For starters, the Defendants argued that the Carmack Amendment was categorically inapplicable to them. They are ocean carriers, who only contracted for follow-on rail line transportation at the end of their journey, and the Carmack Amendment literally applies only to persons or companies “providing common carrier railroad transportation for compensation.” The Second Circuit, the Florida Supreme Court, and at least one other federal district court, have held that the Carmack Amendment did not apply to ocean carriers who did not perform rail transportation services. The Ninth Circuit disagreed with these decisions, and held that ocean carriers could fall within the Amendment’s provisions.

The Defendants next argued that, even though an ocean carrier may fall within the Carmack Amendment, when that carrier provides only one bill of lading covering the entire trip (over-sea and over-land), and thereby elects to contractually extend COGSA to the inland portion of the trip, the Carmack Amendment does not apply. No less than four circuits (the Seventh, Sixth, Fourth and Eleventh) support this view. “Despite this weight of authority,” the Ninth Circuit held, “our own precedent expressly forecloses” this argument. The Ninth Circuit, like the Second Circuit, has long held the view that “the language of Carmack encompasses the inland leg of an overseas shipment conducted under a single ‘through’ bill of lading.”

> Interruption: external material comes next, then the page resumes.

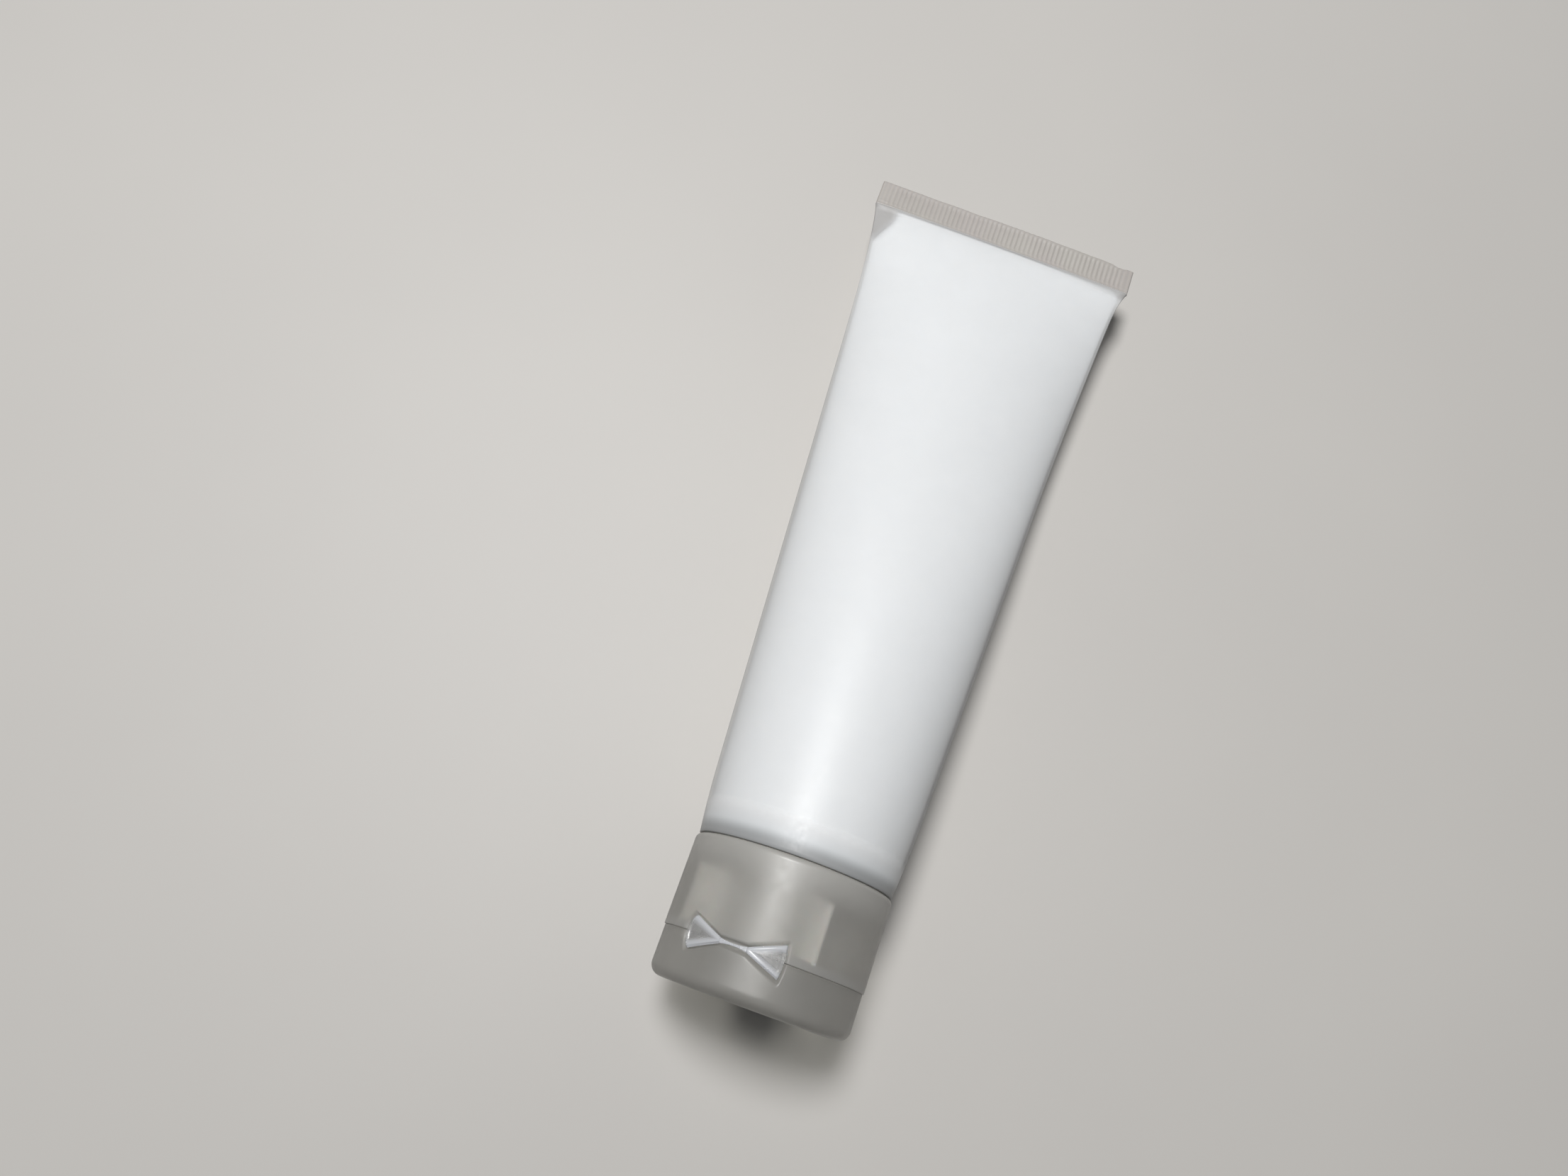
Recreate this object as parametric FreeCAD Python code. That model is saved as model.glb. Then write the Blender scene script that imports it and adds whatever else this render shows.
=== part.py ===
import FreeCAD, Part
import math
import os

# Shaving cream tube: a crimped plastic sleeve full of cream, with a screw-on flip-top cap.
#
# The tube lies on its side. X runs across it, Y along it from the cap (-Y) to the crimp (+Y), Z up.
# The origin is on the surface it lies on, under the middle of its box. Lengths are in millimetres.
#
# The head and the cap are drawn upright in their own frame, with its z axis out of the tube through
# the cap and its z = 0 on the shoulder. place() lays them down, and place_cap() also turns the cap.

V = FreeCAD.Vector

# ---- driving dimensions -------------------------------------------------------------------------
tube_diameter = 35.0
total_length = 162.0
cap_height = 23.6             # lid and base together, on the tube's axis
lid_height = 8.1
crimp_length = 6.0            # the welded band across the tail
crimp_height = 12.5           # height of the band above the surface
wall = 0.5                    # film thickness of the sleeve
cap_turn = 22.0               # the lid's hinge sits this many degrees from the top, towards -X
pitch = 3.0                   # of the screw thread

# ---- sleeve ---------------------------------------------------------------------------------------
tube_radius = tube_diameter / 2
belly_flat = 0.35                                 # how far its weight squashes the belly
shoulder_lift = 0.05                              # the stiff cap end stands this far off the surface
axis_height = tube_radius + shoulder_lift
crimp_half_width = math.pi * tube_radius / 2      # a flattened circle is this wide
crimp_thickness = 2 * wall
shoulder_gap = 0.4                                # between the shoulder and the rim of the cap
lid_end_y = -total_length / 2
shoulder_y = lid_end_y + cap_height + shoulder_gap
crimp_end_y = total_length / 2
crimp_start_y = crimp_end_y - crimp_length
straight_spread = 0.85                            # share of the widening that is an even taper
flare_power = 16                                  # the rest comes in the last stretch
belly_end = 0.55                                  # the belly lies on the surface this far back
section_steps = (0.0, 0.08, 0.2, 0.35, 0.5, 0.65, 0.78, 0.88, 0.95, 1.0)
cavity_end = 0.99                                 # the film meets here, just short of the band
tooth_count = 54
tooth_depth = 0.22
tooth_plain_edge = 0.9                            # smooth strip at each side of the band
bead_length = 0.5                                 # two low beads cross the foot of the band
bead_rise = 0.14
bead_spacing = 1.1

# ---- cream ----------------------------------------------------------------------------------------
cream_gap = 0.3
cream_end = 0.975
left_void = (4.2, 8.0)                            # width and length of the empty corners
right_void = (2.0, 4.5)

# ---- head -----------------------------------------------------------------------------------------
weld_gap = 0.05
flange_radius = tube_radius - wall - weld_gap
flange_length = 2.5
flange_taper = 0.3
shoulder_rise = 1.5                               # of the cone from the rim to the neck
shoulder_thickness = 1.2
neck_radius = 7.5
neck_bore_radius = 5.5
neck_end = 13.9

# ---- cap base -------------------------------------------------------------------------------------
base_radius = tube_radius - 0.05
base_wall = 1.6
base_bottom = shoulder_gap
parting = cap_height + shoulder_gap - lid_height  # plane where the lid meets the base
parting_gap = 0.15
deck_thickness = 1.2
deck_top = parting - parting_gap / 2
deck_underside = deck_top - deck_thickness
seat_ring_radius = 15.2
seat_ring_height = 0.8
seat_ring_wall = 1.0
rim_round = 0.7
collar_length = 11.0
collar_bottom = deck_underside - collar_length
collar_inner_radius = 8.8
collar_outer_radius = 9.9
rib_count = 4                                     # the first stands half a step from the hinge
rib_thickness = 0.8
fused_in = 0.5                                    # the deck and the ribs are let into the skirt this far
fused_up = 0.2                                    # the ribs and the seat ring into the deck

# ---- thread ---------------------------------------------------------------------------------------
thread_root_width = 1.3
thread_crest_width = 0.6
thread_height = 1.0
thread_root_sink = 0.25                           # how far a thread's foot is let into its wall
thread_clearance = 0.35                           # from the collar's thread to the neck
thread_start = 5.5
thread_end = thread_start + 2 * pitch             # two turns on the neck, and two in the collar

# ---- spout ----------------------------------------------------------------------------------------
spout_height = 4.2
spout_tip_radius = 2.6
spout_foot_radius = 4.5
spout_bore_radius = 1.6
spout_clearance = 0.1
spout_flange_radius = 6.5
spout_flange_thickness = 0.5
spout_flange_gap = 0.05                           # between the flange and the deck above it
spout_tip_chamfer = (0.3, 0.4)                    # across and along
spout_foot_rise = 1.2                             # of the cone from the deck to the nozzle
seal_outer_radius = 5.2
seal_inner_radius = 4.3
seal_depth = 1.6
seal_taper = 0.2

# ---- lid ------------------------------------------------------------------------------------------
lid_radius = base_radius - 0.2
lid_wall = 1.6
lid_bottom = parting + parting_gap / 2
lid_top = parting + lid_height
lid_roof_thickness = 1.3
lid_edge_round = 2.0
plug_pin_radius = 1.3
plug_pin_reach = 1.3                              # how far the pin enters the spout
plug_pin_chamfer = (0.3, 0.5)
plug_ring_inner_radius = 3.5
plug_ring_outer_radius = 4.3
plug_ring_end = parting + 1.7
thumb_width = 11.0
thumb_depth = 0.9
thumb_height = 2.4

# ---- butterfly hinge, seen flat: x along the hinge line, height from the parting plane -------------
hinge_radius = base_radius - 0.05
hinge_inner_radius = hinge_radius - 0.8
pocket_floor_radius = hinge_inner_radius - 0.15
waist_half_width = 2.35
waist_half_height = 0.45
wing_half_width = 7.75
wing_half_height = 2.65
wing_bulge = 1.1                                  # the wing's outer edge is an arc this far out
hinge_slot = 0.25                                 # open slot round each wing's outer edge
hinge_groove = 0.15                               # groove along each wing's folding edges
film_gap = 0.05                                   # from the middle of the cut between film and wing
film_thickness = 0.35
hinge_reach = 5.0                                 # taller than anything of the hinge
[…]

The discord in this area is especially troubling in light of recent Supreme Court jurisprudence. The Court has held—and the Ninth Circuit even acknowledged—that contractual autonomy, efficiency and uniformity of maritime liability rules weigh in favor of extending COGSA inland when a single bill of lading takes goods from overseas to inland destinations. Indeed, “confusion and inefficiency will inevitably result if more than one body of law governs a given contract’s meaning,” and the Supreme Court has suggested that where this is the case, “the apparent purpose of COGSA” is defeated. Norfolk S. Ry. Co. v. Kirby, 543 U.S. 14, 29 (2004). Still, in the Ninth Circuit, “the policy of uniformity in maritime shipping, however compelling, must give way to controlling statutes and precedent.”